Taxpayers lost up to £410 million due to the failure of Tube upgrade firm Metronet, a scathing report found today.
Britain's spending watchdog blasted ministers, London Underground and the company itself for the scandalous waste of public funds.
The National Audit Office concluded that the Metronet fiasco led to a direct loss to the taxpayer of between £170 million and £410 million.
The firm had been contracted to upgrade and maintain stations, tracks, trains, bridges and other infrastructure on ten lines under a public-private partnership. But it went into administration in July 2007 "predominantly because its poor corporate governance and leadership" meant that it could not manage its shareholder-dominated supply chain, according to the NAO.

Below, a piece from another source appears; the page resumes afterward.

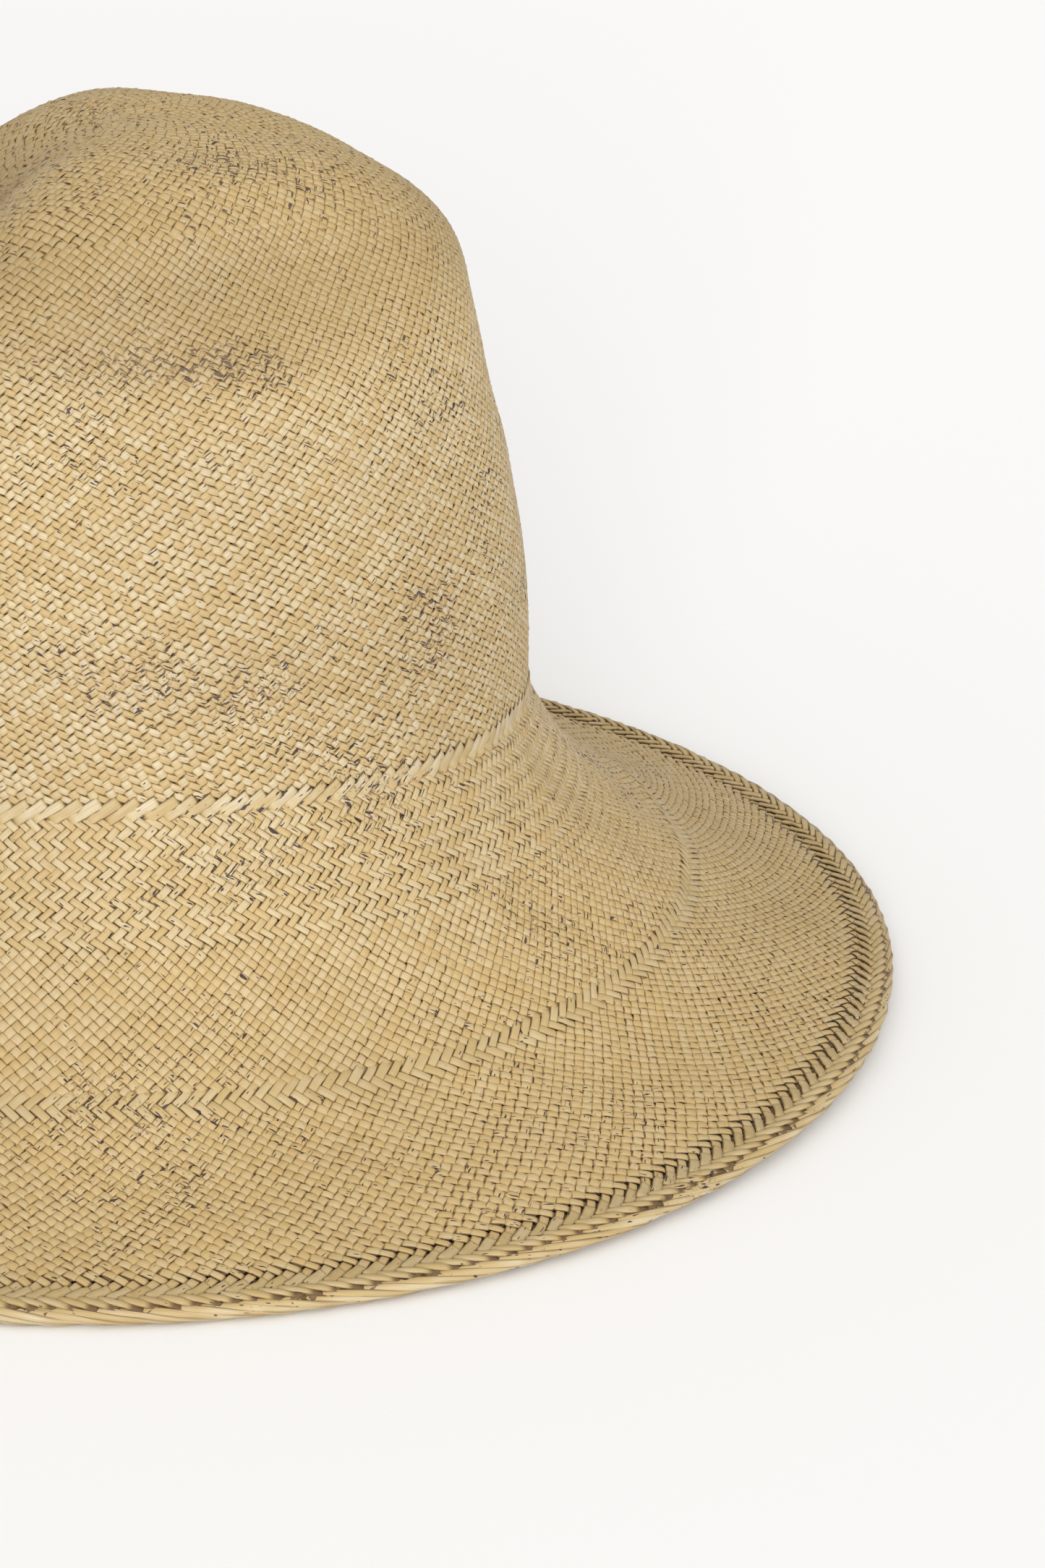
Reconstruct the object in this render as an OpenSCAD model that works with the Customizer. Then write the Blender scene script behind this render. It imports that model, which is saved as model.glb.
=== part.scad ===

This left the Department for Transport having to pay out £1.7 billion because it had effectively underwritten a guarantee by Transport for London for Metronet's borrowings.Gordon Brown was also criticised over his decision to part-private the London Underground.
Reader views (6)
£410 million loss, £1,7 million from the budget of TfL / LuL leading to the £2.4 billion cost cutting and the issues around next weeks strike.
Metronet failed because of profiteering why dont people look at how much they were charging for swopping a lightbulb or changing a tile? or how much money they were giving in salary to their bosses!!
TfL / LUL are doing better, ask the chiefs how much they have completed whilst its been in LU's hands.
- Steve, London, UK
Taxpayers' £410m bill for Metronet - so who else was going to pay for it?
- Rogan, Irving
The problem is that London Underground staff have a vested interest in making organisations such as Metronet fail and thereby bring all their colleagues back into TfL employ and into the RMT. Collusion, incompetence in scheduling work and poor management have allowed TfL to push all major contractors into loss making situations when in reality, TfL could do no better themselves. If Metronet had succeeded, them the RMT would have gradually been broken but not the RMT have largely won and any danger of their stranglehold being broken has gone for now.
- Graham, Fleet
£240 million --> more expense claims?
- Josh, London
Not flash, just gordon!
- Chris, Brighton, England
"the Metronet fiasco led to a direct loss to the taxpayer of between £170 million and £410 million."
Excuse me, but there seems to be a variation of £240 million which has yet to be properly accounted for. Where did all our money go?
Yet another Gordon Brown PPI failure.